Dynamic sites necessitate database replication alongside file syncing to mirror backend data. Techniques such as master-slave replication propagate changes from a primary database to secondary instances in near real-time, using binary log shipping or statement-based logging to maintain consistency across mirrors.[20] For SQL Server environments, this can integrate with file replication to form complete site mirrors, ensuring transactional integrity through commit acknowledgments, though latency and conflict resolution must be managed to prevent data divergence. Advanced setups may employ multi-master replication for bidirectional syncing, but these increase complexity and risk inconsistencies without proper schema design.[21] In cloud contexts, services like AWS Database Migration Service automate schema and data replication, but core methods remain rooted in log-based or query-based propagation for verifiable fidelity.[22]
Synchronization and Maintenance
Synchronization of mirror sites involves replicating changes from the primary site to secondary servers to maintain content consistency, typically using automated tools that detect and transfer deltas such as new files, modifications, or deletions.[18] For static websites, tools like rsync enable efficient file-level synchronization by comparing timestamps, sizes, and checksums to transfer only differing data, often scheduled via cron jobs for periodic updates every few minutes or hours depending on update frequency.[18] GNU wget, invoked with the--mirror or -m flag, recursively downloads site structures including HTML, CSS, images, and linked resources while respecting robots.txt and avoiding redundant fetches through conditional requests.[19]
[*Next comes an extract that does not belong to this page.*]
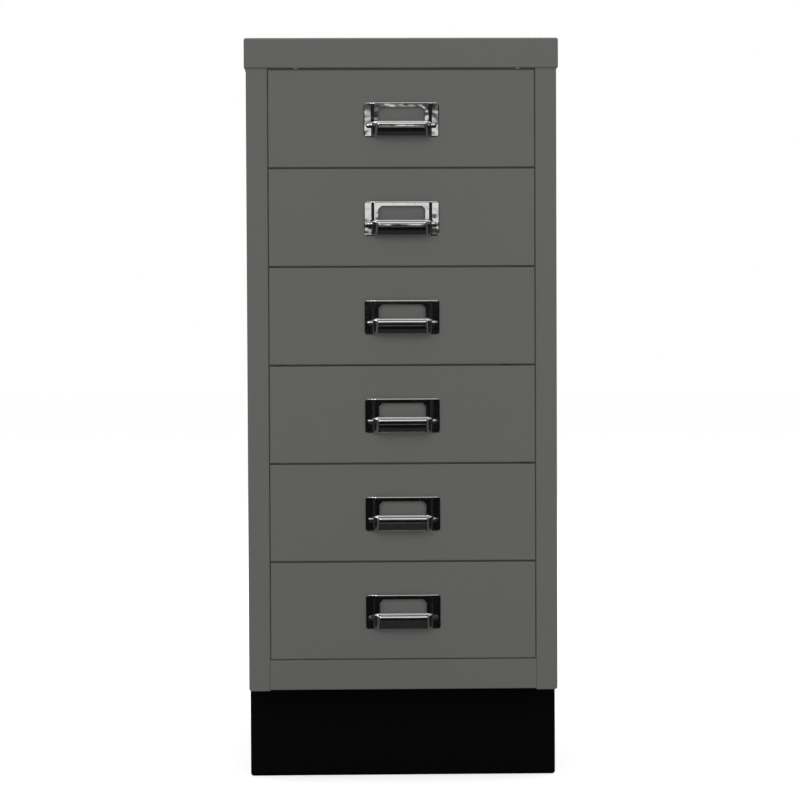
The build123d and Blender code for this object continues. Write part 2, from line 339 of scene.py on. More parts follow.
@dataclass(frozen=True)
class PowderCoat:
    """Sprayed and baked coat: satin, with a very fine orange peel.

    Light seeps into the narrow gaps of a real cabinet. Where seep is above 0, the coat gives out
    a faint light of its own in enclosed places, to stand in for it.
    """

    name: str
    colour: Colour
    roughness: float
    specular: float
    ripples: float = 900.0  # per metre
    ripple_depth: float = 0.012 * MM
    edge: float = 0.35 * MM  # radius to which its edges seem eased
    drift: float = 0.03  # share by which the tone strays to either side
    smears: float = 0.5
    smear_roughness: float = 0.08  # added where a smear is full
    seep: float = 0.0  # strength of the light in the most enclosed places
    seep_colour: Colour = (1.0, 1.0, 0.95)
    seep_reach: float = 0.5  # how far off other surfaces count as enclosing
    seep_opening: float = 0.15  # openness at which the light has faded out
    seep_samples: int = 4

    def build(self) -> bpy.types.Material:
        """Make the material.

        Returns:
            The finished material.
        """
        material, tree, shader = Palette.start(self.name)
        peel = Palette.effect(tree, Effects.orange_peel(), Ripples_per_metre=self.ripples)
        marks = Palette.effect(tree, Effects.handling(), Amount=self.smears)
        darker = tuple(c * (1 - self.drift) for c in self.colour)
        lighter = tuple(c * (1 + self.drift) for c in self.colour)
        colour = Palette.tones(tree, peel.outputs["Drift"], darker, lighter)
        dullest = self.roughness + self.smear_roughness
        rough = Palette.span(tree, marks.outputs["Mask"], self.roughness, dullest)
        normal = Palette.relief(tree, peel.outputs["Height"], self.ripple_depth, self.edge)
        tree.links.new(colour, shader.inputs["Base Color"])
        tree.links.new(rough, shader.inputs["Roughness"])
        tree.links.new(normal, shader.inputs["Normal"])
        shader.inputs["Specular IOR Level"].default_value = self.specular
        if self.seep:
            self.lift(tree, shader)
        return material

    def lift(self, tree: Tree, shader: Node) -> None:
        """Give out a faint light in enclosed places, and none in the open.

        Args:
            tree: Tree of the material.
            shader: Its main shader.
        """
        openness = tree.nodes.new("ShaderNodeAmbientOcclusion")
        openness.samples = self.seep_samples
        openness.inputs["Distance"].default_value = self.seep_reach
        share = tree.nodes.new("ShaderNodeMapRange")
        share.inputs["From Min"].default_value = self.seep_opening
        share.inputs["From Max"].default_value = 0.0
        tree.links.new(openness.outputs["AO"], share.inputs["Value"])
        light = Palette.tones(tree, share.outputs["Result"], (0.0, 0.0, 0.0), self.seep_colour)
        tree.links.new(light, shader.inputs["Emission Color"])
        shader.inputs["Emission Strength"].default_value = self.seep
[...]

Dynamic sites with databases require additional layers, such as database replication protocols (e.g., MySQL binary log replication) combined with file syncs, to propagate backend changes like user-generated content or query results, though this introduces latency risks in asynchronous modes where mirrors may temporarily lag behind the primary by seconds to minutes.[23] Real-time synchronization can be approximated using rsync over SSH with inotify hooks to trigger transfers on file system events, minimizing divergence but increasing bandwidth and CPU demands on both servers.[18] Secure protocols like SFTP or rsync's --checksum option ensure integrity against corruption during transfer, with options for compression to optimize for large media files.[18]
Maintenance entails regular verification of mirror fidelity through checksum comparisons or automated diff tools to detect desynchronization from failures like network interruptions or server overloads, often addressed by failover scripts that redirect traffic only to validated mirrors.[23] Operators must apply security patches and configuration updates uniformly across mirrors to prevent vulnerabilities, using centralized management tools like Ansible for orchestration, while monitoring logs for sync errors via scripts that alert on discrepancies exceeding predefined thresholds, such as file count mismatches.[24] Bandwidth throttling during off-peak hours prevents sync processes from impacting primary site performance, and periodic full rescans—e.g., weekly—reconcile cumulative drifts, ensuring long-term reliability without over-reliance on incremental methods alone.[19]